Нетрудно обнаружить за аргументом в пользу «присутствия» призрак божественного. Многие века истиной, гарантирующей такую абсолютную истину, был Бог. Но без такого присутствия – назовите его божественным или абсолютным – никакой истины нет, и нам приходится барахтаться в трясине релятивизма. К геометрии это применимо в той же степени, что и к философии.
И действительно, Деррида заявил, что такое положение дел отрицает саму возможность философии. Теперь становится ясно, почему он не считал себя философом!
Философия шагала по этому пути и раньше. В XVIII столетии шотландский философ Дэвид Юм заявил, что наше знание имеет в основе опыт. Затем, проанализировав это внешне непротиворечивое эмпирическое утверждение, он пришел к ряду удивительных выводов. Доведите такой эмпиризм до предела, и наше знание обратится в прах.
На самом деле мы не ощущаем причинной связи, а воспринимаем ее как череду вещей и событий. Подобным образом мы воспринимаем не предметы, а лишь набор информации, поступающей через органы чувств.
Мы даже не ощущаем самих себя. Мы не имеем прямого опыта самопознания, не обладаем ощущением, которое соответствовало бы личности; у нас нет ничего, что говорило бы нам, что так называемое «я» в один момент идентично тому, что наличествует в следующем. Такое радикальное сужение истины, сведение ее к опыту – узнаваемый предшественник феноменологического интуитивизма – затормозило развитие философии.

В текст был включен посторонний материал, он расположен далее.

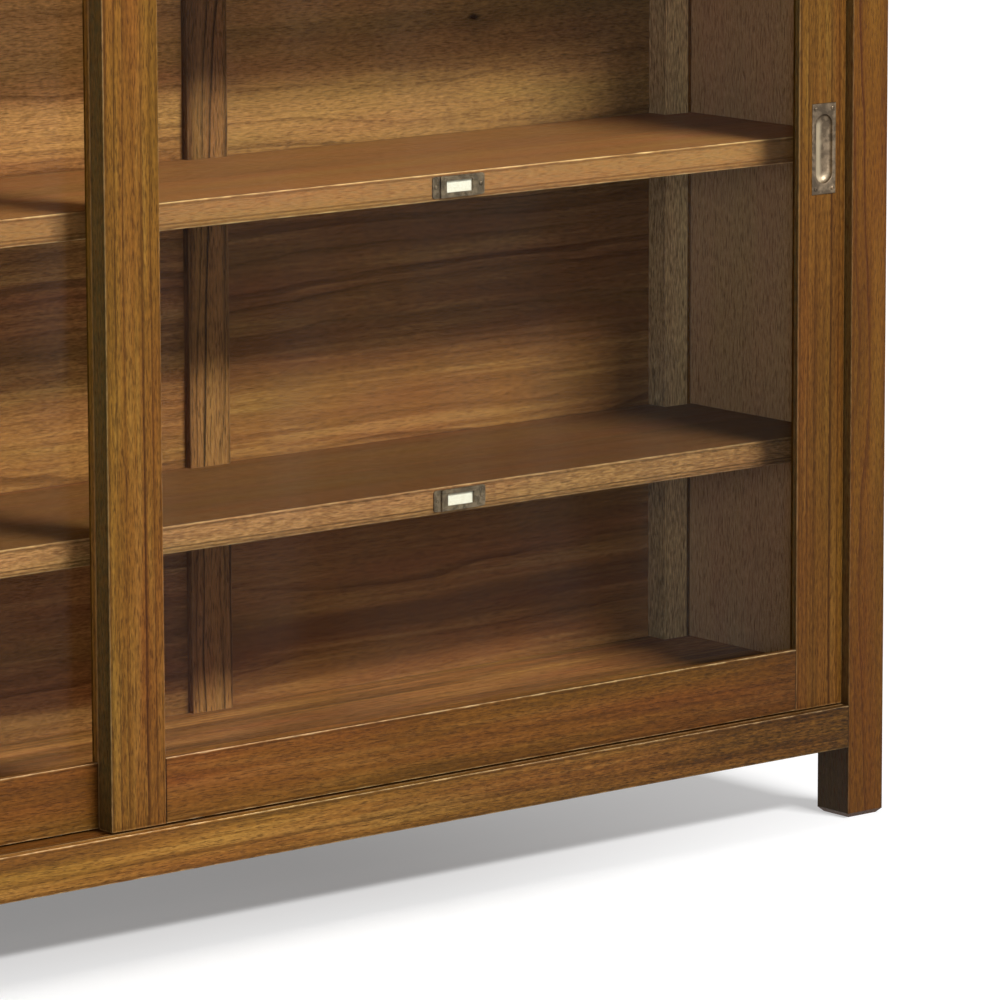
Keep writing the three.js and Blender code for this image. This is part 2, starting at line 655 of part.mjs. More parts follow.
function roller(place) {
  const half = ROLLER_WIDTH / 2;
  const frontHalf = [
    [0, -AXLE_LENGTH / 2],
    [AXLE_DIAMETER / 2, -AXLE_LENGTH / 2],
    [AXLE_DIAMETER / 2, -HUB_WIDTH / 2],
    [HUB_DIAMETER / 2, -HUB_WIDTH / 2],
    [HUB_DIAMETER / 2, -half],
    [ROLLER_RADIUS - ROLLER_RIM_EASE, -half],
    [ROLLER_RADIUS, -half + ROLLER_RIM_EASE],
  ];
  const backHalf = frontHalf.map(([radius, y]) => [radius, -y]).reverse();
  const profile = [...frontHalf, ...backHalf].map(([radius, y]) => new THREE.Vector2(radius, y));
  return onRollerAxis(new THREE.LatheGeometry(profile, ROUND_STEPS), place);
}

const housingBoxes = (place) => ({
  body: {
    x: around(rollerPlaces[place], HOUSING_LENGTH),
    y: around(DOOR_MIDDLE_Y, HOUSING_WIDTH),
    z: [0, SLOT_TOP + HOUSING_ROOF],
  },
  flange: {
    x: around(rollerPlaces[place], HOUSING_LENGTH + 2 * FLANGE_EAR),
    y: around(DOOR_MIDDLE_Y, HOUSING_WIDTH),
    z: [0, FLANGE_THICKNESS],
  },
});

function rollerHousing(place) {
  const { body, flange } = housingBoxes(place);
  const slot = block({
    x: around(rollerPlaces[place], SLOT_LENGTH),
    y: around(DOOR_MIDDLE_Y, SLOT_WIDTH),
    z: [-OVERRUN, SLOT_TOP],
  });
  const boreRadius = AXLE_DIAMETER / 2 + FIT;
  const bore = new THREE.CylinderGeometry(boreRadius, boreRadius, HOUSING_WIDTH + OVERRUN, BORE_STEPS);
  return carve(bar(body, 'z', HOUSING_CORNER_RADIUS), {
    join: [bar(flange, 'z', HOUSING_CORNER_RADIUS)],
    cut: [slot, onRollerAxis(bore, place)],
  });
}

function housingSeats() {
  return Object.keys(rollerPlaces).flatMap((place) => {
    const { body, flange } = housingBoxes(place);
    return [body, flange].map((box) => block(grow({ ...box, z: [-OVERRUN, box.z[1]] }, FIT)));
  });
}

// The pull is on the stile that closes against the post, the outer one
function slidingDoor(side) {
  const door = new THREE.Group();
  const other = { left: 'right', right: 'left' };
  const add = (name, geometry, finish) => door.add(piece(`${side}_door_${name}`, geometry, finish));
  add('outer_stile', doorStile(side, true), finishes.doorWood);
  add('inner_stile', doorStile(other[side], false), finishes.doorWood);
  add('top_rail', doorRail('top', { join: [doorTongue(DOOR_RAIL_X)] }), finishes.doorWood);
  add('bottom_rail', doorRail('bottom', { cut: housingSeats() }), finishes.doorWood);
  add('glass', block(glassBox), finishes.glass);
  add('pull', flushPull(side), finishes.pewter);
  for (const place of Object.keys(rollerPlaces)) {
    const end = place === side ? 'outer' : 'inner';
    add(`roller_${end}`, roller(place), finishes.nylon);
    add(`roller_housing_${end}`, rollerHousing(place), finishes.steel);
  }
  const closedX = OPENING_HALF - DOOR_SIDE_GAP;
  const leftEdge = side === 'right' ? closedX - DOOR_WIDTH : -closedX;
  door.position.set(leftEdge, DOOR_FRONTS[side], DOOR_BOTTOM);
  return door;
}

// The case
function buildCase() {
  const group = new THREE.Group();
  const add = (name, geometry, finish) => group.add(piece(name, geometry, finish));
  for (const [name, side] of Object.entries(SIDES)) {
    add(`post_front_${name}`, cornerPost(side, 'front'), finishes.frameWood);
    add(`post_back_${name}`, cornerPost(side, 'back'), finishes.frameWood);
    add(`side_bottom_rail_${name}`, sideRail(side, BOTTOM_RAIL_Z), finishes.frameWood);
    add(`side_top_rail_${name}`, sideRail(side, TOP_RAIL_Z), finishes.frameWood);
    add(`side_panel_${name}`, sidePanel(side), finishes.panelWood);
    add(`back_stile_${name}`, backStile(side), finishes.frameWood);
  }
  for (const [name, box] of Object.entries(backPanelBoxes)) {
    add(`back_panel_${name}`, block(box), finishes.panelWood);
  }
  add('front_apron', frontRail(FRONT_RAILS.bottom), finishes.frameWood);
  add('front_top_rail', frontRail(FRONT_RAILS.top), finishes.frameWood);
  add('back_bottom_rail', backRail(BOTTOM_RAIL_Z), finishes.frameWood);
  add('back_top_rail', backRail(TOP_RAIL_Z), finishes.frameWood);
  add('bottom_track', bottomTrack(), finishes.frameWood);
  add('top_track', topTrack(), finishes.frameWood);
  add('floor_bearer', floorBearer(), finishes.hiddenWood);
  add('floor_board', bayBoard([RAIL_TOP + FIT, FLOOR_TOP], 0), finishes.shelfWood);
  add('top_board', topBoard(), finishes.shelfWood);
  for (const index of shelves) {
    const level = `${index + 1}`;
    add(`shelf_${level}`, bayBoard(shelfZ(index), SHELF_HOUSING_DEPTH), finishes.shelfWood);
    for (const [name, side] of Object.entries(SIDES)) {
      const centreX = side * (OPENING_HALF - DOOR_SIDE_GAP - DOOR_WIDTH / 2);
      const centreZ = middleOf(shelfZ(index));
      add(`label_holder_${level}_${name}`, labelHolder(centreX, centreZ), finishes.pewter);
      add(`label_card_${level}_${name}`, block(labelCardBox(centreX, centreZ)), finishes.card);
    }
  }
  return group;
}

const bookcase = new THREE.Group();
bookcase.add(buildCase(), slidingDoor('right'), slidingDoor('left'));
bookcase.position.y = TOP_OVERHANG - OVERALL_DEPTH / 2;

export default bookcase;
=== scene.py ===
# %% [markdown]
# # A glazed bookcase, dressed for its portrait
# The bookcase comes in as a finished model: every board, door and roller already has its true
# size and place. This lesson leaves all of that alone and makes it look real: a camera, plain
# studio light, stained wood that shows its grain, glass, aged pewter, paper, steel and nylon.
# The small fittings that are worth a closer look, the finger pulls and the screws, are modelled
# here by hand. All lengths are in metres.

# %% The model
import json
import math

import bmesh
import bpy
from mathutils import Matrix, Vector

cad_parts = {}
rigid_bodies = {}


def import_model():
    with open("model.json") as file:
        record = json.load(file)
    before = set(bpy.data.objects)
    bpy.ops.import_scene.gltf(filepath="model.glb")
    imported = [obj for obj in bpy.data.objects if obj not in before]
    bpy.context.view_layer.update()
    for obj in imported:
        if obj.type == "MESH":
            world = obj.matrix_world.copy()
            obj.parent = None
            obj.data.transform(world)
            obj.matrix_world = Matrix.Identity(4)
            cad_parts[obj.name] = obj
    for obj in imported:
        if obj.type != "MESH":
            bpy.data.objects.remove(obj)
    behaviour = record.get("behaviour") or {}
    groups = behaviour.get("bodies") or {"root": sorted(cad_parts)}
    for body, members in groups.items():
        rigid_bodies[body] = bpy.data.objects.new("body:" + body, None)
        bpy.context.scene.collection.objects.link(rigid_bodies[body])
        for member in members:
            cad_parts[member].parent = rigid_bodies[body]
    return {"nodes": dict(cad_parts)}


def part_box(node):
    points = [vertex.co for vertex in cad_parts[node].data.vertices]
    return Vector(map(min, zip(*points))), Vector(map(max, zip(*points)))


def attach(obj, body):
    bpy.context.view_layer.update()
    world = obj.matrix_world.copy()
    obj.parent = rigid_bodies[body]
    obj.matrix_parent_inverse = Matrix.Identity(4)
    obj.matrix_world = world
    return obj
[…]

Впрочем, это не означало конца философии, как не уничтожило и человеческое знание, особенно науку, в основе которой лежат такие понятия, как причинная связь, идентичность, целостность и так далее. Юм лишь продемонстрировал статус нашего знания. Сталкиваясь с таким жестким логическим анализом, нелогичность нашего опыта рушится как карточный домик.